--- Set problem ---
Copy down all of the data underneath, exactly as shown.

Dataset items
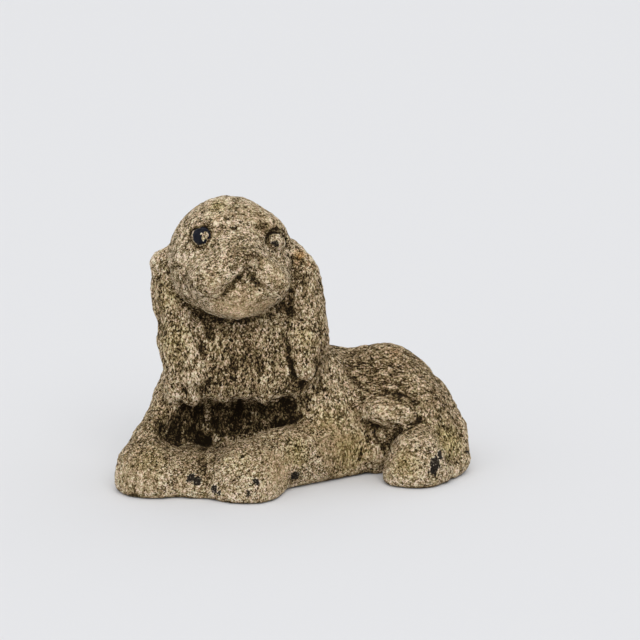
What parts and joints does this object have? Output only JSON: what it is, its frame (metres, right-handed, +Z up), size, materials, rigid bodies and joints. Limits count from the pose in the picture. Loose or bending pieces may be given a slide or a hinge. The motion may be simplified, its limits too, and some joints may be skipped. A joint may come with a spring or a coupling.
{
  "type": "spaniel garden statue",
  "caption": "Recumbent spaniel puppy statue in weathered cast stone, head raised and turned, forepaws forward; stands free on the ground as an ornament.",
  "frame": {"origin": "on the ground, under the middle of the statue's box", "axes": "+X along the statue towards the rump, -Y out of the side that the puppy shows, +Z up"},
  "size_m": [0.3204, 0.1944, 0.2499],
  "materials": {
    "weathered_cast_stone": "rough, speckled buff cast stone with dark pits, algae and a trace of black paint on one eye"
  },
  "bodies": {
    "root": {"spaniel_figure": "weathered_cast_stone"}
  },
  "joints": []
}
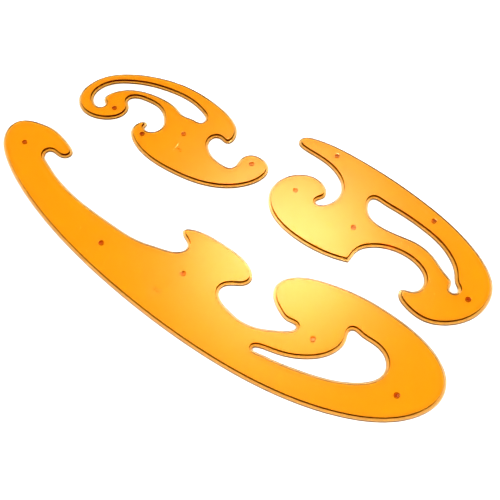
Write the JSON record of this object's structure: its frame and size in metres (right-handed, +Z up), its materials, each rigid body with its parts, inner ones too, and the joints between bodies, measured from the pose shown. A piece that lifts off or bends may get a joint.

--- Answer to this exercise ---
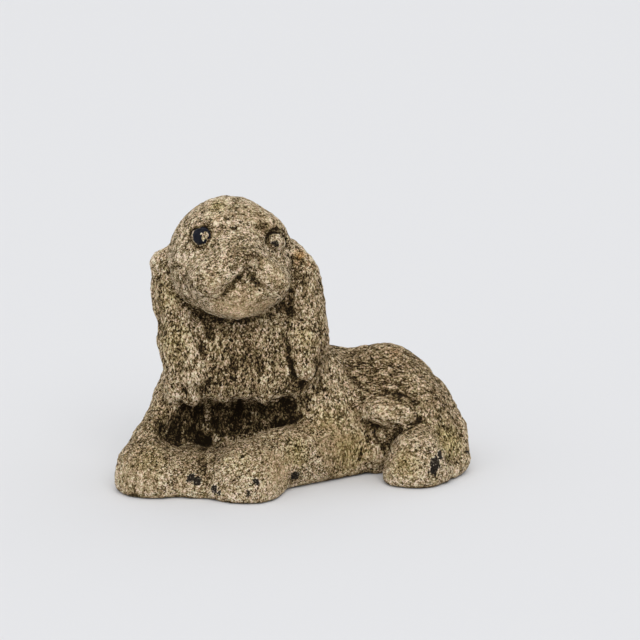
What parts and joints does this object have? Output only JSON: what it is, its frame (metres, right-handed, +Z up), size, materials, rigid bodies and joints. Limits count from the pose in the picture. Loose or bending pieces may be given a slide or a hinge. The motion may be simplified, its limits too, and some joints may be skipped. A joint may come with a spring or a coupling.
{
  "type": "spaniel garden statue",
  "caption": "Recumbent spaniel puppy statue in weathered cast stone, head raised and turned, forepaws forward; stands free on the ground as an ornament.",
  "frame": {"origin": "on the ground, under the middle of the statue's box", "axes": "+X along the statue towards the rump, -Y out of the side that the puppy shows, +Z up"},
  "size_m": [0.3204, 0.1944, 0.2499],
  "materials": {
    "weathered_cast_stone": "rough, speckled buff cast stone with dark pits, algae and a trace of black paint on one eye"
  },
  "bodies": {
    "root": {"spaniel_figure": "weathered_cast_stone"}
  },
  "joints": []
}
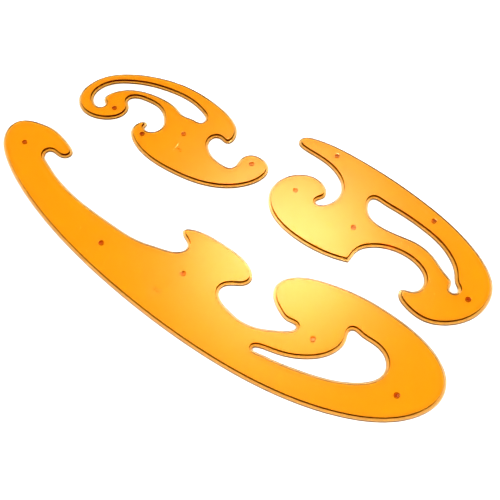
Write the JSON record of this object's structure: its frame and size in metres (right-handed, +Z up), its materials, each rigid body with its parts, inner ones too, and the joints between bodies, measured from the pose shown. A piece that lifts off or bends may get a joint.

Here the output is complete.